Generated bonding configuration is incorrect.

Bug #1588547 reported by Jorge Niedbalski
32
This bug affects 4 people
Affects Status Importance Assigned to Milestone
MAAS
Opinion
Low
Mike Pontillo
curtin
Fix Released
Undecided
Unassigned
curtin (Ubuntu)
Fix Released
Undecided
Unassigned
Trusty
Fix Released
Undecided
Unassigned
Xenial
Fix Released
Undecided
Unassigned

Bug Description

[Impact]

 * Users attempting to configure nic bonding and using both ipv4 and ipv6
   encounter a misconfigured network due to a bug in curtin's handling of
   bond configuration and ipv6. The error results in superflous
   attributes and then broken ipv4 entries if preceeded by an ipv6
   address.

   This affects all curtin releases which support networking
   configuration.

 * This SRU fixes bonding and ipv6 configurations by no longer emitting
   attributes for aliased interfaces and calculating the correct
   inet type for a given interface.

[Test Case]

 * On a Xenial 16.04 system
    - apt-get install curtin
    - cat >test.yaml <<EOF
# YAML example of a simple network config
network:
    version: 1
    config:
        # Physical interfaces.
        - type: physical
          name: eth0
          mac_address: "c0:d6:9f:2c:e8:80"
          subnets:
              - type: static
                address: fde9:8f83:4a81:1:0:1:0:6/64
              - type: static
                address: 192.168.0.1/24
EOF
    - curtin apply_net -c test.yaml --target target

PASS: both greps return zero
FAIL: either grep returns non-zero

    - grep "^iface eth0 inet6 static" target/etc/network/interfaces
    - grep "^iface eth0:1 inet static" target/etc/network/interfaces

[Regression Potential]

 * Low; users of this configuration would be broken already

[Original Description]

[Environment]

MAAS 2.0

[Description]

Given the following configuration: http://img.ctrlv.in/img/16/06/02/5750ac35c78f8.png

The resulting /etc/network/interfaces looks as following:

http://paste.ubuntu.com/16931445/

Some bad aspects of the resulting configuration are:

1) An ipv4 address is configured on the alias, while an ipv6 address was expected,

auto bond0:1
iface bond0:1 inet6 static
    address 172.27.72.7/26

2) It seems that there is no need to configure the bond-* options on the alias interfaces as these
options are inherited.

3) Could be possible to describe why and how the hwaddresses are selected for the aliases?

Related branches

tags: added: sts-needs-review
description: updated
Changed in maas:
milestone: none → 2.0.0
assignee: nobody → Mike Pontillo (mpontillo)
status: New → Triaged
importance: Undecided → Critical
Revision history for this message
Mike Pontillo (mpontillo) wrote :

(1) From the screenshot you posted, it looks like the alias indeed has the IPv6 address, so the configuration that was rendered matches what is shown in the node interface configuration. (So I'm not sure what the bug is here?)

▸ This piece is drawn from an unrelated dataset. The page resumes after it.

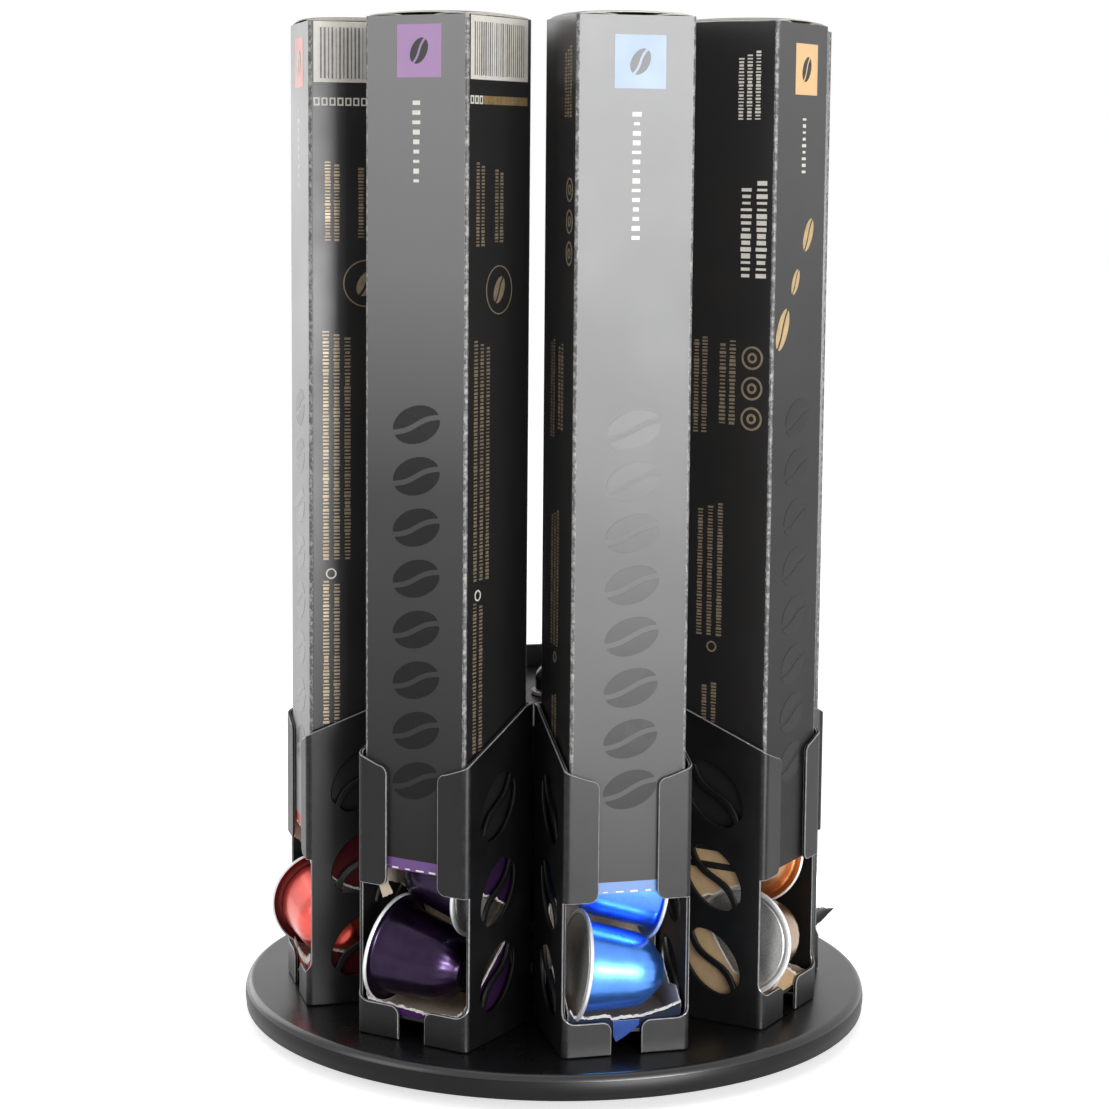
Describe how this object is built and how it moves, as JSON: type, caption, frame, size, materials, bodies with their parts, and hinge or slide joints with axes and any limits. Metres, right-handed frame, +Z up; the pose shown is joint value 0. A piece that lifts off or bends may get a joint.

(2) I agree that the bond parameters on the alias interfaces is incorrect. Is this causing a problem, or is it just an annoyance? I would think that ifupdown would just ignore the extra parameters. This is generated by curtin, so I'll add curtin to this bug.

(3) When you create the bond, the MAC address is inherited from the first interface in the bond. Aliases in Linux always have the same MAC address as the parent interface. You can click the "MAC" column header (next to "Name") to double-check this.

Changed in maas:
importance: Critical → Low
status: Triaged → Invalid
Revision history for this message
Mike Pontillo (mpontillo) wrote :

At this time, I don't see a MAAS bug here; please let me know if I've missed something.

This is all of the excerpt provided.